Award-winning author, international speaker, and former radio show personality.
Avoiding age is no longer a Hollywood phenomenon. With the advent of cosmetic procedures, anyone can look younger. Getting a facelift is as easy as applying for a credit card (and in most cases, better interest rates and payments terms). But, I have noticed something more about the way people are approaching aging and health.
Admittedly, there are a lot of women getting cosmetic procedures to reduce, nip, tuck, lift, and enhance. I have read that the cosmetic surgery is a 60 billion dollar industry. Clearly, there are a whole lot of people addressing this issue with a surgeon. As a culture, we are without question committed to maintaining our youth. However, there are others of us who have taken a different approach and indulge in less invasive, effective beauty treatments such as drinking water, eating right, stress-management, positive thought, meditation, and enjoying life.
Granted, there is a genetic component to some of this aging business. The thing is that now, people aren’t surrendering to their health, age, or genetic predisposition. In the last ten years, I have seen people take a more proactive approach to their health and well-being. They are finding different ways to deal with their challenges. Many are making more conscientious choices about their food, skin care products, and overall lifestyles. We are eating organic and living more holistically.

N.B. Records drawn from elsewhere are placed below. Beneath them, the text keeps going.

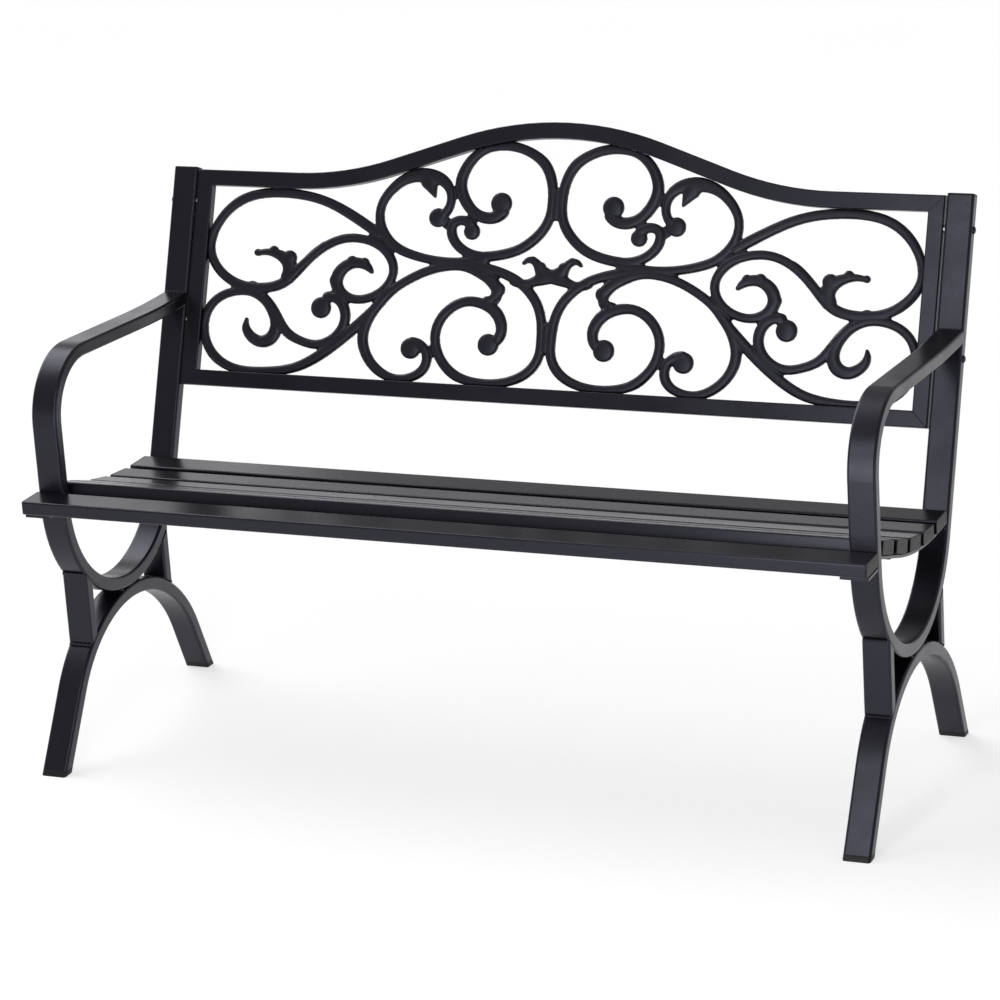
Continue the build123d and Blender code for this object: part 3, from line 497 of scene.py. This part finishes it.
def grow(bm, rim, radius, height):
    """Extrude the open rim, then set its new ring to a radius about Z and a height."""
    grown = bmesh.ops.extrude_edge_only(bm, edges=rim)["geom"]
    for vert in (item for item in grown if isinstance(item, bmesh.types.BMVert)):
        outward = Vector((vert.co.x, vert.co.y, 0.0)).normalized() * radius
        vert.co = Vector((outward.x, outward.y, height))
    return [item for item in grown if isinstance(item, bmesh.types.BMEdge)]


def button_head_bolt(length):
    """A bolt along -Z whose head stands on Z = 0, with its shank below."""
    bm = bmesh.new()
    bmesh.ops.create_circle(bm, cap_ends=True, segments=HEXAGON, radius=SOCKET_RADIUS)
    bmesh.ops.translate(bm, verts=bm.verts, vec=(0, 0, HEAD_HEIGHT - SOCKET_DEPTH))
    bmesh.ops.subdivide_edges(bm, edges=bm.edges, cuts=3)
    rim = [edge for edge in bm.edges if edge.is_boundary]
    walls = bmesh.ops.extrude_edge_only(bm, edges=rim)["geom"]
    raised = [item for item in walls if isinstance(item, bmesh.types.BMVert)]
    bmesh.ops.translate(bm, verts=raised, vec=(0, 0, SOCKET_DEPTH))
    rim = [item for item in walls if isinstance(item, bmesh.types.BMEdge)]
    start = SOCKET_RADIUS * 1.12
    for ring in range(DOME_RINGS + 1):
        part = ring / DOME_RINGS
        radius = start + (HEAD_RADIUS - start) * sin(part * pi / 2)
        height = LAND_HEIGHT + (HEAD_HEIGHT - LAND_HEIGHT) * cos(part * pi / 2)
        rim = grow(bm, rim, radius, height)
    rim = grow(bm, rim, HEAD_RADIUS, 0.0)
    rim = grow(bm, rim, SHANK_RADIUS, 0.0)
    rim = grow(bm, rim, SHANK_RADIUS, -length)
    bmesh.ops.holes_fill(bm, edges=rim, sides=0)
    bmesh.ops.recalc_face_normals(bm, faces=bm.faces)
    return bm


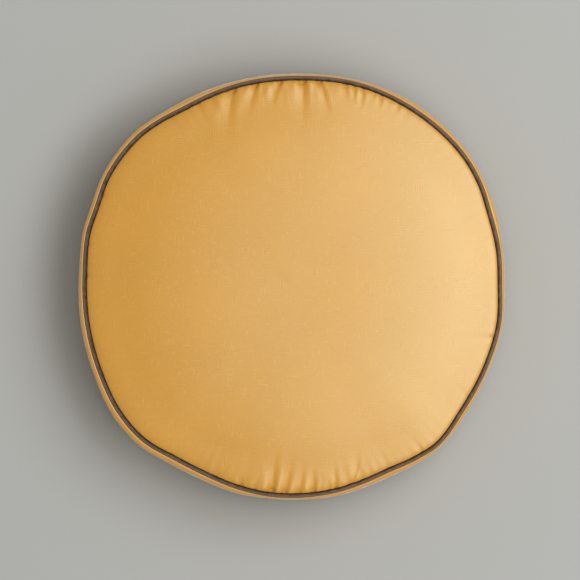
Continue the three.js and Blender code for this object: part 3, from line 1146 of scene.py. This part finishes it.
def add_light(name, turn, rise, size, watts):
    """A round soft light at angles in degrees from the cushion, not seen by the camera."""
    data = bpy.data.lights.new(name, "AREA")
    data.shape = "DISK"
    data.size = size
    data.energy = watts
    light = bpy.data.objects.new(name, data)
    bpy.context.scene.collection.objects.link(light)
    turn, rise = math.radians(turn), math.radians(rise)
    towards = Vector((math.cos(rise) * math.cos(turn), math.cos(rise) * math.sin(turn),
                      math.sin(rise)))
    light.location = AIM + LIGHT_DISTANCE * towards
    light.rotation_euler = (AIM - light.location).to_track_quat("-Z", "Y").to_euler()
    light.visible_camera = False


class POUF_OT_stage(bpy.types.Operator):
    """Make the floor, the lights and the camera"""

    bl_idname = "pouf.stage"
    bl_label = "Stage"

    def execute(self, context):
        scene = context.scene
        look = scene.pouf_stage
        sizes = scene.pouf_sizes
        bm = bmesh.new()
        bmesh.ops.create_grid(bm, x_segments=4, y_segments=4, size=FLOOR_HALF)
        mesh = bpy.data.meshes.new("floor")
        bm.to_mesh(mesh)
        bm.free()
        floor = bpy.data.objects.new("floor", mesh)
        scene.collection.objects.link(floor)
        mesh.materials.append(floor_finish(look))

        add_light("key", 27, 60, 2.1, look.key_power)
        add_light("side", -33, 67, 1.5, look.side_power)

        world = bpy.data.worlds.new("studio")
        scene.world = world
        world.use_nodes = True
        background = world.node_tree.nodes["Background"]
        background.inputs["Color"].default_value = (1.0, 1.0, 1.0, 1.0)
        background.inputs["Strength"].default_value = look.ambient

        camera_data = bpy.data.cameras.new("straight_above")
        camera = bpy.data.objects.new("straight_above", camera_data)
        scene.collection.objects.link(camera)
        seam_height = sizes.bottom_crown + sizes.gusset_height
        camera.location = (*VIEW_OFFSET, seam_height + look.view_distance)
        camera_data.lens = camera_data.sensor_width * look.view_distance / look.view_width
        camera_data.clip_start = 0.1
        camera_data.clip_end = 2 * look.view_distance
        scene.camera = camera
        scene.view_settings.view_transform = "Standard"
        scene.view_settings.look = "None"
        return {"FINISHED"}


class POUF_PT_pieces(bpy.types.Panel):
    """Lists the pieces and their sizes"""

    bl_idname = "POUF_PT_pieces"
    bl_label = "Low round pouf cushion"
    bl_space_type = "VIEW_3D"
    bl_region_type = "UI"
    bl_category = "Pouf"

    def draw(self, context):
        for group in (context.scene.pouf_sizes, context.scene.pouf_cloth, context.scene.pouf_stage):
            box = self.layout.box()
            for name in group.__annotations__:
                box.prop(group, name)
        for operator in PIECES:
            self.layout.operator(operator.bl_idname)


GROUPS = (CushionSizes, ClothLook, StageLook)
PIECES = (POUF_OT_crowned_cushion, POUF_OT_gusset_strip, POUF_OT_pipings, POUF_OT_stage)


def register():
    for kind in GROUPS + PIECES + (POUF_PT_pieces,):
        bpy.utils.register_class(kind)
    bpy.types.Scene.pouf_sizes = PointerProperty(type=CushionSizes)
    bpy.types.Scene.pouf_cloth = PointerProperty(type=ClothLook)
    bpy.types.Scene.pouf_stage = PointerProperty(type=StageLook)


def unregister():
    del bpy.types.Scene.pouf_sizes
    del bpy.types.Scene.pouf_cloth
    del bpy.types.Scene.pouf_stage
    for kind in reversed(GROUPS + PIECES + (POUF_PT_pieces,)):
        bpy.utils.unregister_class(kind)


def main():
    """Makes every piece and the stage."""
    register()
    bpy.ops.pouf.crowned_cushion()
    bpy.ops.pouf.gusset_strip()
    bpy.ops.pouf.pipings()
    bpy.ops.pouf.stage()


if __name__ == "__main__":
    main()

I think one of the biggest components to the new attitude about aging is all the options available to keep ourselves in our prime. But I believe the real key is, “How old would you be if you didn’t know how old you were?” This question highlights the idea that our thoughts about aging are one of the biggest determining factors in actual physiological process. We are learning through science that our thoughts, brain wave patterns, and neuorsynaptic connections are significant contributing factors in our overall health and well-being.
It wasn’t that long ago when some women had the idea that their 50s were reserved for grieving the past and recounting a long list of “I should haves” all while resigning themselves to their “fate.” This ideology is clearly on its way out as women today are more active, health conscious, and vibrant. Women are changing their attitudes about age. I am sure there is some Hollywood influence in our outlooks. But as a culture, we are not only embracing this fact, we are seeing it everywhere we look. In general, we are adopting more of an Eastern philosophy about the idea of “old.” Age is becoming more synonymous with wisdom and beauty. Even the modeling industry is extending the careers of the classic beauties well beyond their 30s.
The thing that I see in common with all the fabulous 40s, 50s, (and beyond) are their attitude about aging. It seems that many women are realizing that putting their focus on the aging process becomes not only useless, but damaging. Age is simply a number. But it doesn’t have to define you. It doesn’t have to be your calling card, a damning sentence, or a countdown to your final hours.
From I can observe, it is what is on inside of us that radiates on the outside. Inner peace, happiness, confidence, and surrender are what you see on the faces of the truly beautiful women. This is when people begin to look at you and look past any wrinkles only to see an inexplicable radiance that no surgery or 24k gold-flecked; placenta infused face cream can give you. Mark Twain had this all figured out a long time ago when he said, “Age is an issue of mind over matter. If you don’t mind, it doesn’t matter.”